Stated exercise:
Reproduce all of the material word for word.

-- Start of Supplied information --

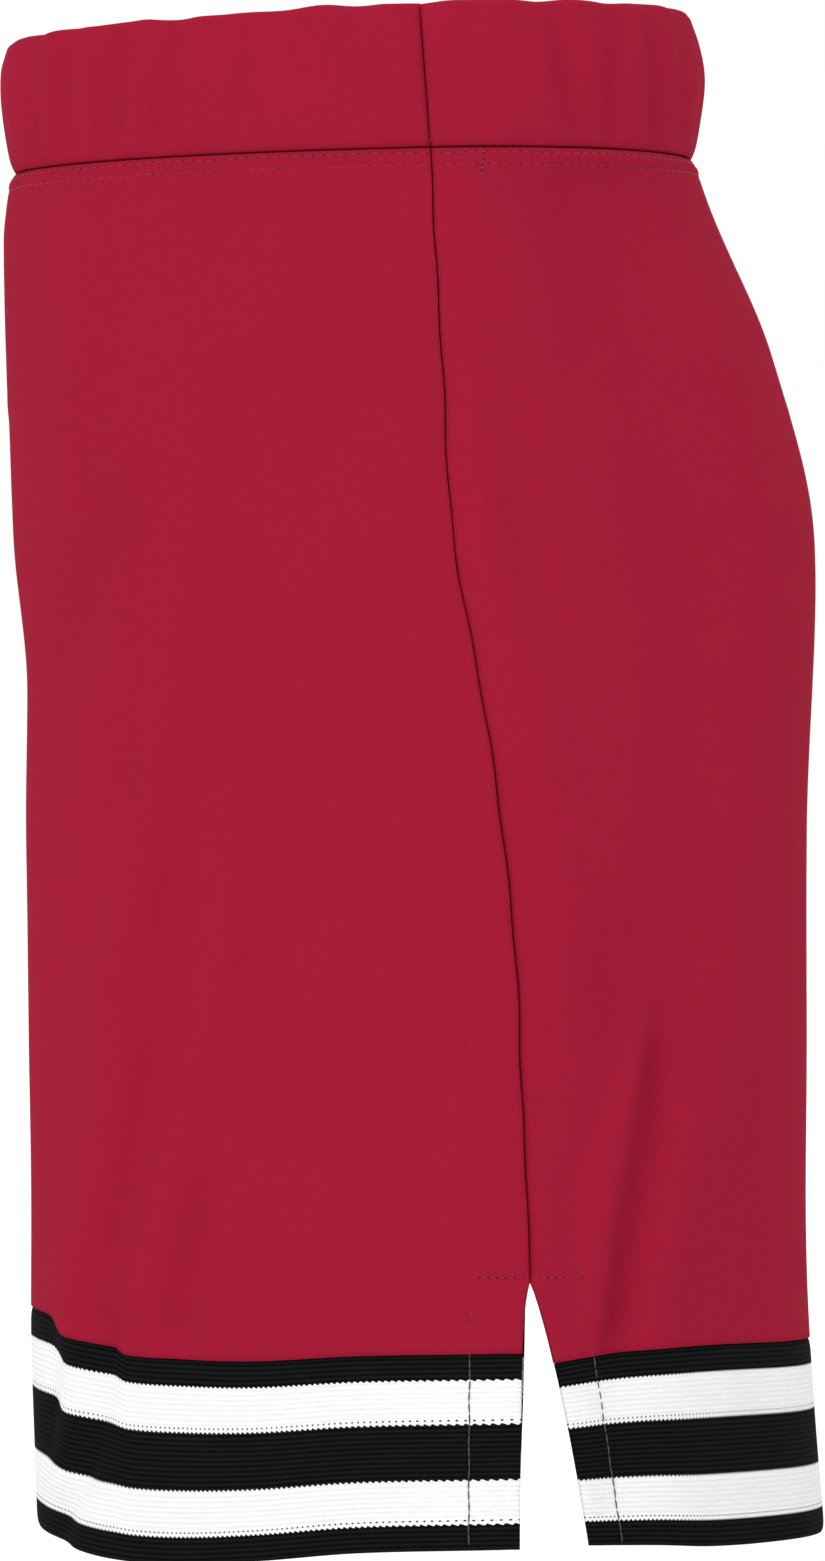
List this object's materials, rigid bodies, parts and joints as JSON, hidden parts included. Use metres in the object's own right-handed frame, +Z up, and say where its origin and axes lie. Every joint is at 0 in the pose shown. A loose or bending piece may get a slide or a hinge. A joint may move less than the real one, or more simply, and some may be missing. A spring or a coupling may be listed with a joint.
{
  "type": "hockey pants",
  "caption": "Children's wide-leg knit hockey pants with an elastic waistband, swinging legs, open vents and black and white striped rib cuffs.",
  "frame": {"origin": "centre of the waist opening, level with the waist edge at the side seams", "axes": "+Z up, -X towards the wearer's front, -Y towards the wearer's left leg"},
  "size_m": [0.2339, 0.2082, 0.4356],
  "materials": {
    "red_knit": "brushed-back jersey knit, matt",
    "striped_rib": "one-by-one rib knit in black, with two white stripes knitted in",
    "elastic": "woven elastic braid",
    "overlock_thread": "overlocked seam allowance",
    "red_thread": "twin-needle stitching thread, slight sheen",
    "black_thread": "topstitching thread, slight sheen",
    "label_satin": "blank satin label"
  },
  "bodies": {
    "hips": {"waistband_front": "red_knit", "waistband_back": "red_knit", "waist_elastic": "elastic", "waist_seam": "overlock_thread", "waist_coverstitch_upper": "red_thread", "waist_coverstitch_lower": "red_thread", "front_rise_seam": "overlock_thread", "back_rise_seam": "overlock_thread", "care_label": "label_satin", "left_waistband_seam": "overlock_thread", "left_hip_side_seam": "overlock_thread", "left_front_hip_panel": "red_knit", "left_back_hip_panel": "red_knit", "right_waistband_seam": "overlock_thread", "right_hip_side_seam": "overlock_thread", "right_front_hip_panel": "red_knit", "right_back_hip_panel": "red_knit"},
    "left_leg": {"left_leg_side_seam": "overlock_thread", "left_inseam": "overlock_thread", "left_side_vent_bar_stitch": "red_thread", "left_inner_vent_bar_stitch": "red_thread", "left_front_leg_panel": "red_knit", "left_front_cuff": "striped_rib", "left_front_cuff_seam": "overlock_thread", "left_front_side_vent_stitching": "black_thread", "left_front_inner_vent_stitching": "black_thread", "left_back_leg_panel": "red_knit", "left_back_cuff": "striped_rib", "left_back_cuff_seam": "overlock_thread", "left_back_side_vent_stitching": "black_thread", "left_back_inner_vent_stitching": "black_thread"},
    "right_leg": {"right_leg_side_seam": "overlock_thread", "right_inseam": "overlock_thread", "right_side_vent_bar_stitch": "red_thread", "right_inner_vent_bar_stitch": "red_thread", "right_front_leg_panel": "red_knit", "right_front_cuff": "striped_rib", "right_front_cuff_seam": "overlock_thread", "right_front_side_vent_stitching": "black_thread", "right_front_inner_vent_stitching": "black_thread", "right_back_leg_panel": "red_knit", "right_back_cuff": "striped_rib", "right_back_cuff_seam": "overlock_thread", "right_back_side_vent_stitching": "black_thread", "right_back_inner_vent_stitching": "black_thread"}
  },
  "joints": [
    {"name": "left_hip_swing", "type": "hinge", "parent": "hips", "child": "left_leg", "pos_m": [0.002, -0.045, -0.078], "axis": [0, 1, 0], "range_deg": [-20, 35]},
    {"name": "right_hip_swing", "type": "hinge", "parent": "hips", "child": "right_leg", "pos_m": [0.002, 0.045, -0.078], "axis": [0, 1, 0], "range_deg": [-20, 35]}
  ]
}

-- End of Supplied information --

The completed task:
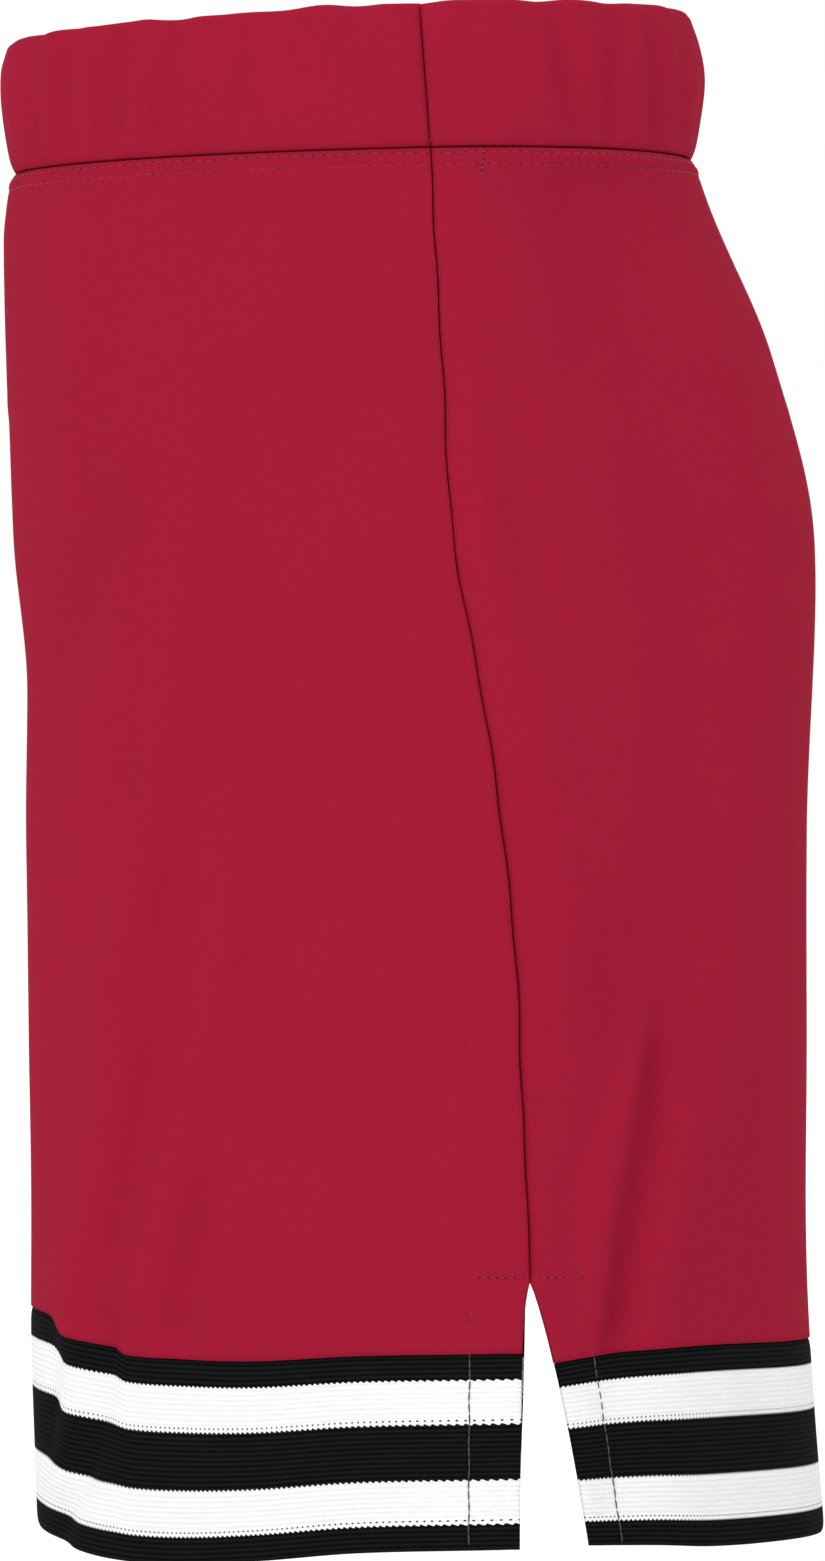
List this object's materials, rigid bodies, parts and joints as JSON, hidden parts included. Use metres in the object's own right-handed frame, +Z up, and say where its origin and axes lie. Every joint is at 0 in the pose shown. A loose or bending piece may get a slide or a hinge. A joint may move less than the real one, or more simply, and some may be missing. A spring or a coupling may be listed with a joint.
{
  "type": "hockey pants",
  "caption": "Children's wide-leg knit hockey pants with an elastic waistband, swinging legs, open vents and black and white striped rib cuffs.",
  "frame": {"origin": "centre of the waist opening, level with the waist edge at the side seams", "axes": "+Z up, -X towards the wearer's front, -Y towards the wearer's left leg"},
  "size_m": [0.2339, 0.2082, 0.4356],
  "materials": {
    "red_knit": "brushed-back jersey knit, matt",
    "striped_rib": "one-by-one rib knit in black, with two white stripes knitted in",
    "elastic": "woven elastic braid",
    "overlock_thread": "overlocked seam allowance",
    "red_thread": "twin-needle stitching thread, slight sheen",
    "black_thread": "topstitching thread, slight sheen",
    "label_satin": "blank satin label"
  },
  "bodies": {
    "hips": {"waistband_front": "red_knit", "waistband_back": "red_knit", "waist_elastic": "elastic", "waist_seam": "overlock_thread", "waist_coverstitch_upper": "red_thread", "waist_coverstitch_lower": "red_thread", "front_rise_seam": "overlock_thread", "back_rise_seam": "overlock_thread", "care_label": "label_satin", "left_waistband_seam": "overlock_thread", "left_hip_side_seam": "overlock_thread", "left_front_hip_panel": "red_knit", "left_back_hip_panel": "red_knit", "right_waistband_seam": "overlock_thread", "right_hip_side_seam": "overlock_thread", "right_front_hip_panel": "red_knit", "right_back_hip_panel": "red_knit"},
    "left_leg": {"left_leg_side_seam": "overlock_thread", "left_inseam": "overlock_thread", "left_side_vent_bar_stitch": "red_thread", "left_inner_vent_bar_stitch": "red_thread", "left_front_leg_panel": "red_knit", "left_front_cuff": "striped_rib", "left_front_cuff_seam": "overlock_thread", "left_front_side_vent_stitching": "black_thread", "left_front_inner_vent_stitching": "black_thread", "left_back_leg_panel": "red_knit", "left_back_cuff": "striped_rib", "left_back_cuff_seam": "overlock_thread", "left_back_side_vent_stitching": "black_thread", "left_back_inner_vent_stitching": "black_thread"},
    "right_leg": {"right_leg_side_seam": "overlock_thread", "right_inseam": "overlock_thread", "right_side_vent_bar_stitch": "red_thread", "right_inner_vent_bar_stitch": "red_thread", "right_front_leg_panel": "red_knit", "right_front_cuff": "striped_rib", "right_front_cuff_seam": "overlock_thread", "right_front_side_vent_stitching": "black_thread", "right_front_inner_vent_stitching": "black_thread", "right_back_leg_panel": "red_knit", "right_back_cuff": "striped_rib", "right_back_cuff_seam": "overlock_thread", "right_back_side_vent_stitching": "black_thread", "right_back_inner_vent_stitching": "black_thread"}
  },
  "joints": [
    {"name": "left_hip_swing", "type": "hinge", "parent": "hips", "child": "left_leg", "pos_m": [0.002, -0.045, -0.078], "axis": [0, 1, 0], "range_deg": [-20, 35]},
    {"name": "right_hip_swing", "type": "hinge", "parent": "hips", "child": "right_leg", "pos_m": [0.002, 0.045, -0.078], "axis": [0, 1, 0], "range_deg": [-20, 35]}
  ]
}